We used to have separate categories of device: washing machines, VCRs, phones, cars, but now we just have computers in different cases. For example, modern cars are computers we put our bodies in and Boeing 747s are flying Solaris boxes, whereas hearing aids and pacemakers are computers we put in our body.
The i3 has numerous software defects. Despite having a capable 3G modem, all major software updates have to be performed by an authorised dealer. That means booking your car in and waiting for a day or two for the update to take place.
So, that’s the major software updates, what about the minor ones? It turns out that the entertainment system can be updated by anyone with a USB stick and access to your vehicle.
The BMW Group allows part of the vehicle software to be updated, to enable compatibility of the latest tested Bluetooth or USB devices in the vehicle. This offer is available for selected vehicles manufactured after March 2010.
You can perform this software update yourself. To do so, all you need is a standard USB memory stick with sufficient memory capacity.
The website doesn’t use SSL. I mean, everything is unencrypted including the software download!
The user enters their Vehicle Identification number, it is sent across to an unencrypted API.
The user is asked to agree to a “usage right agreement” – but it’s not necessary; the software is available to anyone without requiring authentication.
For example, the i3’s software is available at
No need to guess a VIN or agree to any terms. Just click and download.
Why Is This A Bad Thing™?
Because the software download goes via http rather than https, it is theoretically possible for an attacker to modify the file before it gets to you.
One would hope that the firmware is cryptographically signed so that it cannot be maliciously modified – but given BMW’s fairly poor record on securing their cars (original in German), it’s not guaranteed.
OK, what’s the worst that could happen with a phony software update for a glorified car radio?
My friend Marc Rogers successfully hacked the Tesla Model S in part using the car’s infotainment system. It turns out that entertainment systems often talk to the rest of the car via a CAN bus. If the car isn’t fully secured, it is theoretically possible that a rogue internal component would be able to endanger the car and its passengers.
There’s a secondary issue – car manufacturers are training people to stick untrusted USB sticks into their cars.
When FIAT had to update the software on 1.4 million cars, they opted to send USB sticks in the post to affected drivers.
— Terence Eden (@edent) September 5, 2015
If you receive a USB stick in the post, how can you be sure that it doesn’t contain malicious software?
Hopefully, the car should reject any unauthorised tampering – but we all know that security measures can be bypassed by sufficiently motivated adversaries.
Decoding The Firmware
Alas, dear reader, here is where I must confess my ignorance. Decompiling firmware is way outside my area of expertise.

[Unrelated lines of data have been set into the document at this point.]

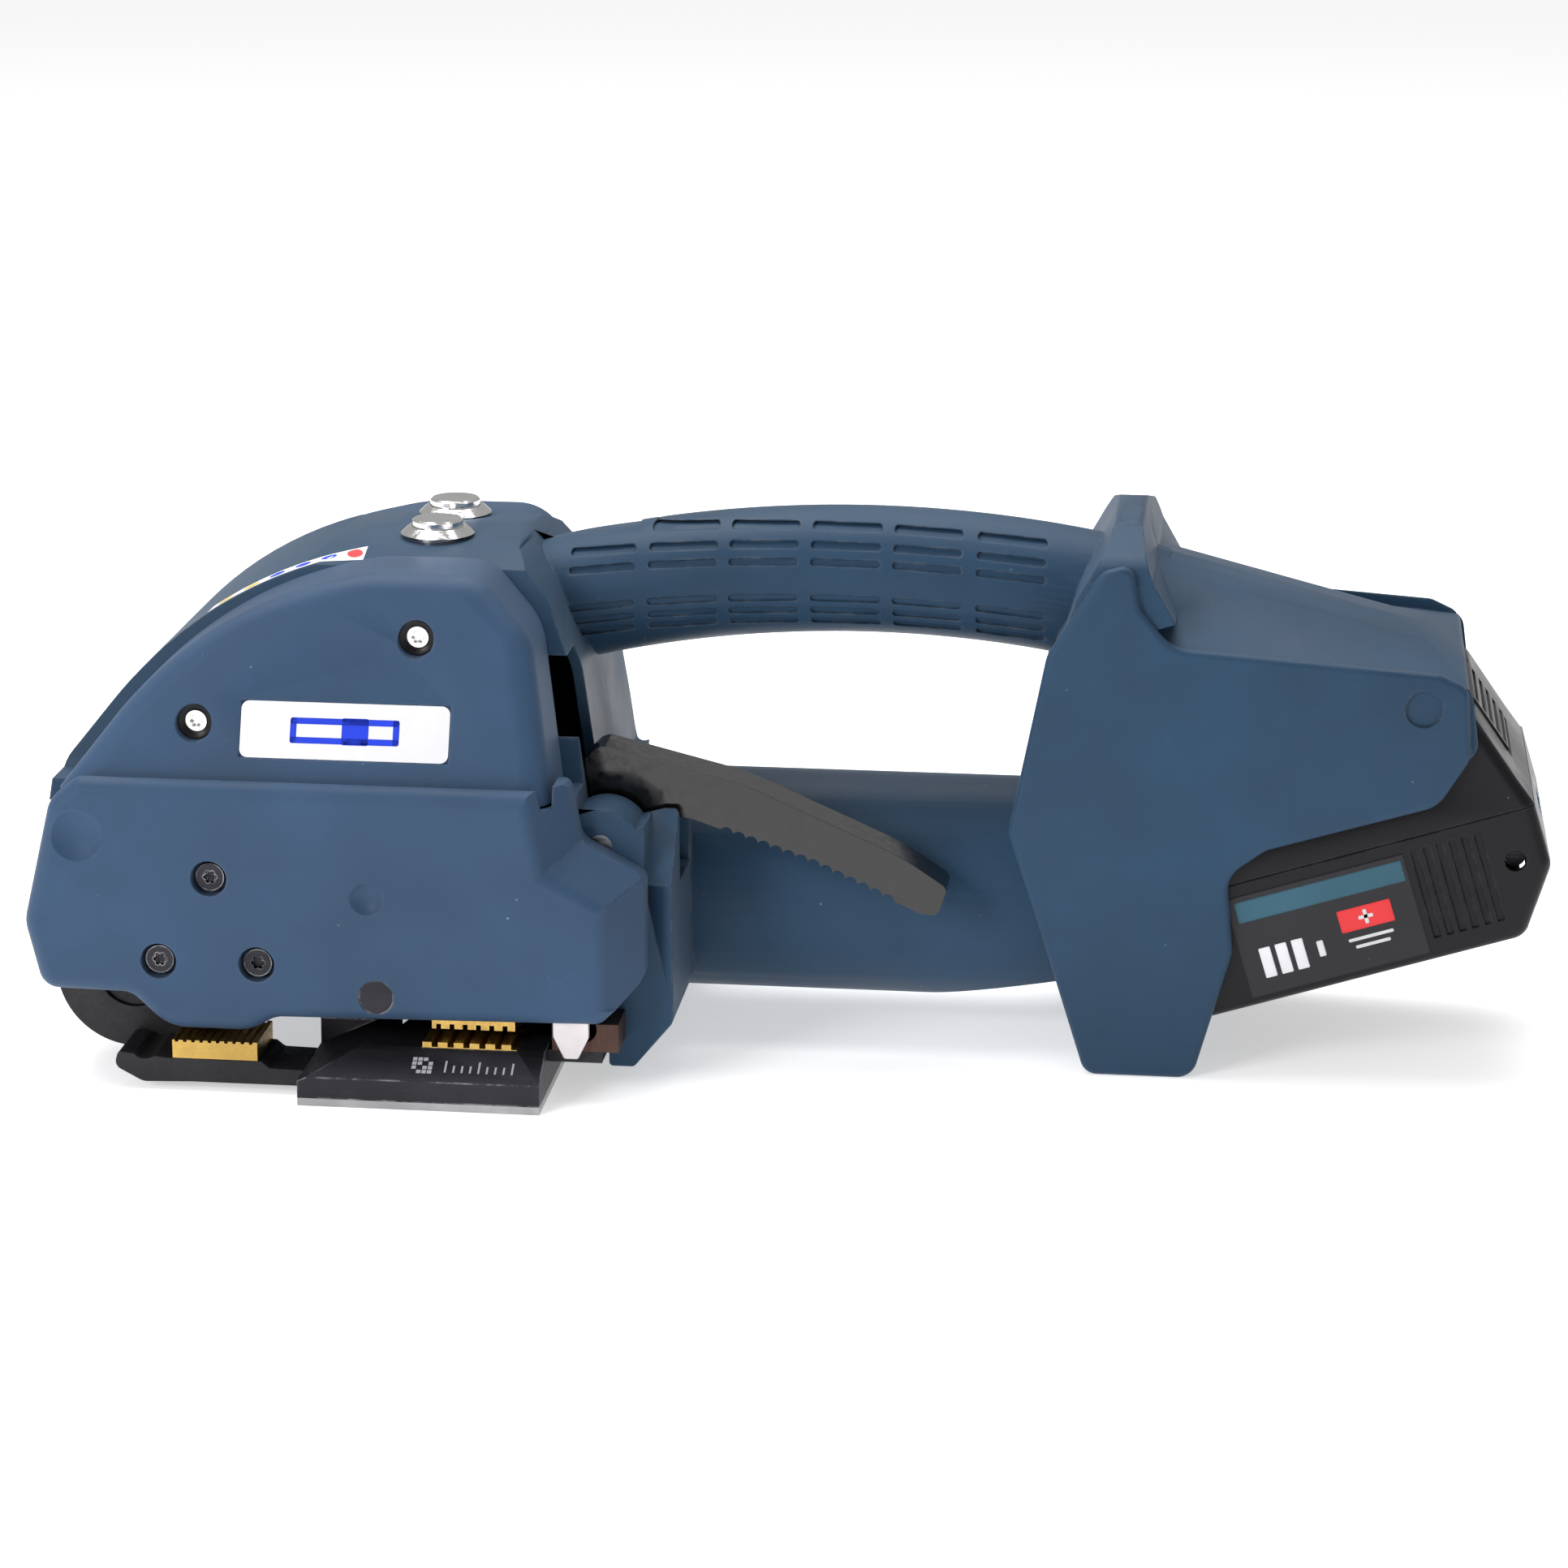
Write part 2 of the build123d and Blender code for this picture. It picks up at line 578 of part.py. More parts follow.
# ---- rocker and tension drive ----
def make_rocker():
    arm_corners = [
        (pivot_x + 11, pivot_z + 9, 10), (pivot_x + 9, pivot_z - 9, 9), (-30, 17.6, 6),
        (nose_x + 12, nose_z - 14, 8), (nose_x - 10, nose_z + 12, 10), (wheel_x - 16, wheel_z + 16, 12),
        (wheel_x + 12, wheel_z + 17, 12)]
    arm = slab(outline(arm_corners), rocker_near, rocker_far)
    arm = arm + rod_y(nose_x, nose_z, nose_radius, rocker_near, rocker_far)
    arm = arm - rod_y(pivot_x, pivot_z, pivot_radius + seat, rocker_near - 1, rocker_far + 1)
    arm = arm - rod_y(wheel_x, wheel_z, bearing_radius, rocker_near - 1, rocker_far - 2)
    arm = arm - rod_y(wheel_x, wheel_z, wheel_shaft_radius + 1, rocker_near - 1, rocker_far + 1)
    arm = arm - rod_y(*middle_gear, 2.5, rocker_near + 3, rocker_far + 1)
    arm = arm - ring_y(nose_x, nose_z, 9, 6.5, rocker_near - 1, rocker_near + 1.2)
    arm = arm - rod_y(nose_x, nose_z, 2.5, rocker_near - 1, rocker_near + 2)
    save("rocker_arm", arm)
    save("rocker_bearing", ring_y(wheel_x, wheel_z, bearing_radius, wheel_shaft_radius + seat,
                                  rocker_near, rocker_far - 2))
    save("middle_gear_pin", rod_y(*middle_gear, 2.5, rocker_near + 3, gear_far + 1))
    wheel = gear(wheel_x, wheel_z, wheel_radius, wheel_shaft_radius, 72, wheel_near, wheel_far)
    save("tension_wheel", wheel)
    shaft = rod_y(wheel_x, wheel_z, wheel_shaft_radius, wheel_near - 0.4, gear_far)
    save("tension_shaft", shaft)
    wheel_gear = gear(wheel_x, wheel_z, spur_radius - mesh, wheel_shaft_radius, 20, gear_near, gear_far)
    save("tension_gear", wheel_gear)
    save("middle_gear", gear(*middle_gear, middle_radius - mesh, 2.5 + seat, 26, gear_near, gear_far))
    save("pivot_gear", gear(pivot_x, pivot_z, spur_radius - mesh, pivot_radius + seat, 20,
                            gear_near, gear_far))
    cross = rod_y(cross_x, tube_axis, 4.0, web_near, -2.8)
    cross = cross + gear(cross_x, tube_axis, cross_radius - mesh, 4.0, 28, gear_near, gear_far)
    bevel = Pos(cross_x, -5.6, tube_axis) * Rot(-90, 0, 0) * Cone(11.0, 6.6, 2.8)
    cross = cross + bevel + rod_y(cross_x, tube_axis, 9, -11, -7)
    save("cross_shaft", cross)
    cross_bearing = ring_y(cross_x, tube_axis, 4.5, 4.0, web_near, web_far)
    save("cross_bearing", cross_bearing)


def make_motor():
    shaft = rod_x(0, tube_axis, 3.0, 19, 52)
    pinion = Pos(17.2, 0, tube_axis) * Rot(0, 90, 0) * Cone(3.4, 6.0, 5.0)
    save("motor_pinion", shaft + pinion)
    carrier = rod_x(0, tube_axis, 20, 50, 74) - rod_x(0, tube_axis, 3.0 + seat, 40, 52.5)
    save("planet_gearbox", carrier)
    can = fillet(rod_x(0, tube_axis, 21, 74, 122).edges().filter_by(GeomType.CIRCLE), 1.5)
    save("tension_motor", can + rod_x(0, tube_axis, 8, 122, 127))
    for x_low, x_high in ((56, 60), (98, 102)):
        motor_rings.append(rod_x(0, tube_axis, tube_radius - wall, x_low, x_high)
                           - rod_x(0, tube_axis, 21 if x_low > 74 else 20, x_low - 1, x_high + 1))
    save("motor_mounts", *motor_rings)


def make_weld_drive():
    motor = rod_y(weld_motor_x, weld_motor_z, 14, web_far + 4, seam_far - wall - 1)
    save("weld_motor", motor - rod_y(weld_motor_x, weld_motor_z, 2.5 + seat, seam_far - wall - 3, 40))
    pulley = rod_y(weld_motor_x, weld_motor_z, 2.5, seam_far - wall - 3, belt_near + belt_width)
    pulley = pulley + rod_y(weld_motor_x, weld_motor_z, weld_pulley_radius, belt_near,
                            belt_near + belt_width)
    save("weld_motor_pulley", pulley)
    belt = slab(belt_loop(belt_thickness + mesh), belt_near + 0.5, belt_near + belt_width - 0.5)
    belt = belt - slab(belt_loop(mesh), belt_near - 1, belt_near + belt_width + 1)
    save("drive_belt", belt)
    shaft = rod_y(cam_x, cam_z, 4.0, near_wall - 1, belt_near + belt_width)
    shaft = shaft + rod_y(cam_x, cam_z, cam_pulley_radius, belt_near, belt_near + belt_width)
    shaft = shaft + rod_y(cam_x + cam_throw, cam_z, cam_pin_radius, near_inner + 3, near_wall - 1)
    save("eccentric_shaft", shaft)
    bearing = ring_y(cam_x, cam_z, 7.5, 4.0 + seat, web_near, web_far)
    far_bearing = ring_y(cam_x, cam_z, 7.0, 4.0 + seat, seam_far - wall, seam_far)
    save("eccentric_bearings", bearing, far_bearing)
    arm_corners = [(cam_x - 9, cam_z + 9, 8), (cam_x - 9, 19.4, 0), (cam_x + 9, 19.4, 0),
                   (cam_x + 9, cam_z + 9, 8)]
    arm = slab(outline(arm_corners), near_inner + 3.6, near_wall - 1.6)
    arm = arm - rod_y(cam_x, cam_z, cam_pin_radius + 2 * cam_throw + gap, -90, -50)
    save("weld_arm", arm)
    shoe = block(1, 21, near_inner + 3.6, near_wall - 1.6, base_top + 1.4 + strap_thickness * 2, 19.4)
    cuts = [block(2 + 3.2 * step, 3.2 + 3.2 * step, -90, -50, 10, 17.0) for step in range(6)]
    save("weld_shoe", shoe - cuts)
    save("cutter_blade", slab(outline([(-5.5, 40, 0), (-5.5, 17.6, 0), (-3, 19.6, 0), (-3, 40, 0)]),
                              strap_near + 2, near_wall - 1))
    holder = block(-8, 0, near_inner + 1, near_wall - 0.4, 41, 50)
    save("cutter_holder", holder)


def belt_loop(grow):
    """Belt outline around both pulleys."""
    start = Location((weld_motor_x, weld_motor_z, 0))
    end = Location((cam_x, cam_z, 0))
    discs = [start * Circle(weld_pulley_radius + grow), end * Circle(cam_pulley_radius + grow)]
    return make_hull(discs[0].edges() + discs[1].edges())


# ---- lever and buttons ----
def make_lever():
    lever = slab(outline(lever_corners), lever_near, lever_far)
    lever = lever + rod_y(lever_x, lever_z, lever_hub_radius, lever_near, lever_far)
    for step in range(scallop_count):
        x = scallop_start + step * scallop_pitch
        under = 61.8 - 0.34 * (x - 60) if x < 88.8 else 52 - 0.45 * (x - 88.8)
        lever = lever - rod_y(x, under - 0.6, scallop_radius, -60, 0)
    lever = lever - rod_y(lever_x, lever_z, lever_pin_radius + seat, -60, 0)
    save("release_lever", lever)
    save("lever_spring", ring_y(lever_x, lever_z, 6.5, 4.4, lever_far + 0.4, lever_far + 3.4))


def make_buttons():
    bezels = []
    nuts = []
    for name, side in (("button_near", -1), ("button_far", 1)):
        y = side * button_pitch / 2
        top = crown_top - 0.1
        flange = Pos(button_x, y, top + 0.9) * Cone(button_flange_radius, button_head_radius + 0.9, 1.8)
        body = flange + rod_z(button_x, y, button_head_radius + 0.7, top - 16, top)
        body = body - rod_z(button_x, y, button_head_radius + 0.1, top - 3, top + 5)
        bezels.append(body)
        nut = rod_z(button_x, y, 8.5, top - 11, top - 8) - rod_z(button_x, y, button_head_radius + 0.7,
                                                               top - 12, top)
        nuts.append(nut)
        cap = rod_z(button_x, y, button_head_radius, top - 1.0, top + 3.6)
        cap = chamfer(cap.edges().sort_by(Axis.Z)[-1], 0.5)
        save(name, cap)
    save("button_bezels", *bezels)
    save("button_nuts", *nuts)


# ---- battery ----
def make_battery():
    lower_corners = [(battery_front, battery_seam, 0), (battery_front, battery_bottom, 3),
                     (258.5, battery_bottom, 5), (battery_tail, -26.5, 5),
                     (battery_tail, battery_seam, 0)]
    upper_corners = [(battery_front, battery_seam, 0), (battery_tail, battery_seam, 0),
                     (266.5, -4, 3), (261, 13, 5), (253, battery_top, 6),
                     (battery_front, battery_top, 3)]
    half = battery_half_width
    lower = slab(outline(lower_corners), -half, half)
    lower = fillet(front_edges(lower, -half).filter_by(lambda e: e.center().Z < battery_seam - 1), 3)
    lower = lower - block(battery_front + 2, 263, -half + 2, half - 2, battery_bottom + 2, 0)
    for side in (-1, 1):
        for step in range(6):
            u = 238.6 + 3.1 * step
            lower = lower - block(u - 0.8, u + 0.8, side * half - 0.7, side * half + 0.7, -36.3, -13.8)
    lower = lower - rod_y(rear_screw_u, rear_screw_v, 2.6, -half - 1, -half + 8)
    lower = lower - block(264, 280, -12, 12, -25, -16)
    upper = slab(outline(upper_corners), -half, half)
    upper = fillet([edge for y in (-half, half) for edge in front_edges(upper, y)
                    if edge.center().X > 254], shoulder_round)
    upper = upper - block(battery_front + 2, 252, -half + 2, half - 2, -20, battery_top - 2)
    upper = upper - block(battery_front - 1, 186, -15, 15, 10, 30)
    upper = upper + block(battery_front, 188, -17, 17, 8, 10)
    upper = upper - block(252, 275, -latch_half - gap, latch_half + gap, -3, 30)
    latch_corners = [(254, -2.2, 1), (266.4, -2.2, 1), (261.4, 13.2, 4), (254, 20.2, 2)]
    latch = slab(outline(latch_corners), -latch_half, latch_half)
    for step in range(5):
        share = step / 4
        latch = latch - rod_y(265.8 - 4.2 * share, 0.4 + 11.4 * share, 0.7, -latch_half + 2, latch_half - 2)
    cells = []
    for row in range(2):
        for column in range(5):
            cells.append(slope * rod_y(163 + 19 * column, -30.5 + 19 * row, 9.0, -32.5, 32.5))
    panel = block(264.1, battery_tail, -11.8, 11.8, -24.8, -16.2)
    panel = panel - block(battery_tail - 0.6, 275, -9, 9, -22.5, -18.5)
    save("battery_lower_case", slope * lower)
    save("battery_upper_case", slope * upper)
    save("battery_cells", *cells)
    save("battery_latch", slope * latch)
    save("battery_panel", slope * panel)
    save("battery_screw", slope * rod_y(rear_screw_u, rear_screw_v, 2.5, -half + 4.5, -half + 8))
    label = block(192, 236, -half - 0.2, -half, -39.5, -14)
    save("battery_label", slope * label)
    terminal = block(battery_front + 3, 182, -12, 12, 13, battery_top + gap)
    save("battery_terminals", slope * terminal)


def make_electronics():
    board = slope * block(160, 238, -24, 24, 27, 28.6)
    parts = [slope * block(170 + 16 * step, 178 + 16 * step, -10, 10, 28.6, 33) for step in range(3)]
    posts = [slope * rod_z(u, y, 3, battery_top + gap + wall, 27) for u in (166, 230) for y in (-20, 20)]
    save("control_board", board)
    save("board_parts", *parts)
    save("board_posts", *posts)


def torx_screw(x, z, y_head, head, length):
    body = rod_y(x, z, head, y_head, y_head + 2.2)
    body = body + rod_y(x, z, screw_shank_radius - seat, y_head + 2.2, y_head + length)
    socket = [rod_y(x + 1.15 * cos(pi * lobe / 3), z + 1.15 * sin(pi * lobe / 3), 0.5, y_head - 1,
                    y_head + 1.3) for lobe in range(6)]
    return body - rod_y(x, z, 1.2, y_head - 1, y_head + 1.3) - socket


def make_screws():
    silver = []
    for x, z in silver_places:
        seat_y = lean_y(cover_near, z) + recess_depth
        silver.append(torx_screw(x, z, seat_y - 2.2, screw_head_radius, 18))
    save("cover_screws", *silver)
    black = [torx_screw(x, z, near_face + black_depth - 2.2, screw_head_radius, 4.4)
             for x, z in black_places]
    save("lower_cover_screws", *black)
    outer = []
    for x, z in far_places:
        head_y = far_cover_front(z) - far_screw_depth
        outer.append(mirror(torx_screw(x, z, -head_y - 2.2, screw_head_radius, 8), Plane.XZ))
    save("far_cover_screws", *outer)


make_casing()
make_upper_cover()
make_lower_cover()
make_far_cover()
make_base()
make_main_frame()
make_rocker()
make_motor()
make_weld_drive()
make_lever()
make_buttons()
make_battery()
make_electronics()
make_screws()
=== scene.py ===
import json
from math import cos, pi, radians, sin
import bmesh
import bpy
from mathutils import Matrix, Vector
from mathutils.bvhtree import BVHTree

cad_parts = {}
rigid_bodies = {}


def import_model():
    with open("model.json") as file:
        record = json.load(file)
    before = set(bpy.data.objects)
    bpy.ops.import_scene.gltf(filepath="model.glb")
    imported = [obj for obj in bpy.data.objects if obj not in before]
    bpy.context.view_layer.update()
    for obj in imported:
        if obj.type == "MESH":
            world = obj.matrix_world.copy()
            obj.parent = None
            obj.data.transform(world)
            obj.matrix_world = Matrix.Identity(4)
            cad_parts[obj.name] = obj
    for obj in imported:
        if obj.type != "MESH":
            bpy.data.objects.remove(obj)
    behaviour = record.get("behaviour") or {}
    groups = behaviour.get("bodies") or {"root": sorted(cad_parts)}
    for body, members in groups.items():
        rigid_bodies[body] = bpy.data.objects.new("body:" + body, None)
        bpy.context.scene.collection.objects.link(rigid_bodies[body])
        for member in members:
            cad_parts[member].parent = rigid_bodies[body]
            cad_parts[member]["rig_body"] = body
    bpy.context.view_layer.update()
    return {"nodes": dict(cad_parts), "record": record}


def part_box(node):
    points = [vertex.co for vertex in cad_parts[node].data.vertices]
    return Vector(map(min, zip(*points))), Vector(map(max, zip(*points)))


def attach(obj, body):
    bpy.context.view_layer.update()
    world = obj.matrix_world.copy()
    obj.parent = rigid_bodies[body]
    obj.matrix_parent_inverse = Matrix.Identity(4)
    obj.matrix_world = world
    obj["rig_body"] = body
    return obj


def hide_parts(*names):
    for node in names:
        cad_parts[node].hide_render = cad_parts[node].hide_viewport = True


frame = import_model()

# Looks of a hand-held battery strapping tool. Metres, in the CAD frame.
MM = 0.001
motor_low, motor_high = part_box("tension_motor")
MIDDLE_Y = (motor_low.y + motor_high.y) / 2      # plane that splits the handle and the casing
SLOPE = radians(17.5)                            # the battery slides in on this slope
LEAN_RISE, LEAN_RUN = 46.0, 18.0                 # slope of the upper cover's leaning face, mm
LEAN_FOOT = (-73.0, 73.0)                        # its foot: y from the middle plane and z, mm
LEAN = Vector((0.0, -LEAN_RISE, LEAN_RUN)).normalized()      # its outward normal
SLOPE_X = Vector((cos(SLOPE), 0.0, sin(SLOPE)))  # along the battery
SLOPE_Z = Vector((-sin(SLOPE), 0.0, cos(SLOPE)))
PLAIN_SPECULAR = 0.2                             # for every finish that isn't metal
MIX_COLOURS = (6, 7)                             # colour inputs of a Mix node
MIX_RESULT = 2                                   # its colour output
nodes = frame["nodes"]


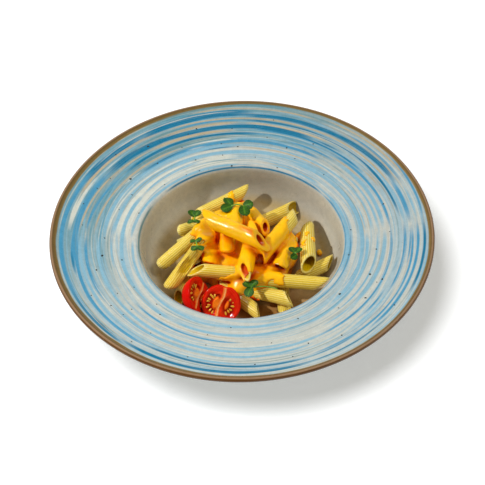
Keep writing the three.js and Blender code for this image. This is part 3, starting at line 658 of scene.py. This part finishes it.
def skin_of(field):
    """The zero surface of a field on a grid. Every grid edge that crosses zero gives a point by linear
    interpolation. Each cell takes the mean of its edges' points as its corner of the mesh, and each crossing
    edge becomes one four-cornered face between the four cells around it."""
    shape = np.array(field.shape)
    cells = int(np.prod(shape))
    total = np.zeros((cells, 3))
    hits = np.zeros(cells)
    found = []
    stride = np.array([shape[1] * shape[2], shape[2], 1])
    for k in range(3):
        a = np.moveaxis(field, k, 0)[:-1]
        b = np.moveaxis(field, k, 0)[1:]
        spots = np.argwhere((a < 0) != (b < 0))
        va, vb = a[tuple(spots.T)], b[tuple(spots.T)]
        order = [k] + [m for m in range(3) if m != k]
        index = np.empty_like(spots)
        index[:, order] = spots
        place = index.astype(float)
        place[:, k] += va / (va - vb)
        u, v = [(k + 1) % 3, (k + 2) % 3]
        keep = (index[:, u] > 0) & (index[:, v] > 0)
        index, place, va = index[keep], place[keep], va[keep]
        base = index @ stride
        around = np.stack([base - stride[u] - stride[v], base - stride[v], base, base - stride[u]], -1)
        for corner in range(4):
            hits += np.bincount(around[:, corner], minlength=cells)
            for m in range(3):
                total[:, m] += np.bincount(around[:, corner], weights=place[:, m], minlength=cells)
        found.append(np.where((va < 0)[:, None], around, around[:, ::-1]))
    faces = np.vstack(found)
    used = np.flatnonzero(hits)
    renumber = np.full(cells, -1)
    renumber[used] = np.arange(len(used))
    return total[used] / hits[used][:, None], renumber[faces]


def relaxed(points, faces, rounds, share=0.5):
    """Smooths a mesh: in each round every point moves a share of the way to the mean of its neighbours."""
    ends = np.vstack([faces[:, [0, 1]], faces[:, [1, 2]], faces[:, [2, 3]], faces[:, [3, 0]]])
    ends = np.vstack([ends, ends[:, ::-1]])
    amount = np.maximum(np.bincount(ends[:, 0], minlength=len(points)), 1)[:, None]
    for _ in range(rounds):
        mean = np.stack([np.bincount(ends[:, 0], weights=points[ends[:, 1], m], minlength=len(points))
                         for m in range(3)], -1) / amount
        points = points + share * (mean - points)
    return points


def look_up(field, points):
    """The field's values at points in mm, blended between the eight grid values around each."""
    place = np.clip((points - LOW) / CELL, 0, np.array(field.shape) - 1.001)
    low = place.astype(int)
    part = place - low
    total = 0
    for corner in range(8):
        pick = np.array([corner & 1, corner >> 1 & 1, corner >> 2 & 1])
        weight = np.prod(np.where(pick, part, 1 - part), axis=1)
        total = total + weight * field[tuple((low + pick).T)]
    return total


def without_crumbs(points, faces, least):
    """Drops loose bits of a mesh with fewer points than least. Each point's label falls to the lowest label
    that it can reach, so every separate bit ends with one label of its own."""
    label = np.arange(len(points))
    moved = True
    while moved:
        lowest = label[faces].min(axis=1)
        lower = label.copy()
        for corner in range(4):
            np.minimum.at(lower, faces[:, corner], lowest)
        lower = lower[lower]
        moved = bool((lower != label).any())
        label = lower
    kept = np.bincount(label, minlength=len(points))[label] >= least
    renumber = np.cumsum(kept) - 1
    return points[kept], renumber[faces[kept[faces[:, 0]]]]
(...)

If anyone with greater skills can investigate further, I’d be grateful.
Firstly, a quick run of
binwalk gives us:
POSIX tar archive (GNU), owner user name: "01E40_110_005_010.xml"
Renaming the .bin to .tar allows us to extract the 7 firmware files and an XML file.
Within the XML, we find:
<SWIP digalg="sha256" signalg="sha256withRSA" version="0.3.6" ...
Which would indicate that the software is self-signed and probably secure against forgery.
Each of the firmware files contains a file called “bungstabelle.sgbm” which appears to be another cryptographic signature.
Judging from the files, it would appear that the infotainment system is made by Magneti Marelli with components by Wind River, AutoSAR, and Nvidia Tegra. Looking at the copious mentions of
freedesktop it’s a Linux system!
Hmmm… I wonder if they’re respecting the GPL…?
The firmware isn’t encrypted – so anyone can read the code and comments – but it does appear to be signed which makes it unlikely that a user could accidentally install corrupted software.
The Five Star Automotive Cyber Safety Program suggests to manufacturers that:
While updating is a necessary capability, an insecure update design could facilitate adversaries or trigger accidents. Authenticity and quality verification preserves the integrity of the updates and leads to a safer mechanism that can prevent digital tampering or unexpected failures.
From my limited understanding of the way the firmware is designed, it should be robust enough to prevent malicious users from infecting it with anything nasty.
However, given BMW’s troubled history with HTTPS, I think it would be sensible for them to ensure all their software was delivered securely.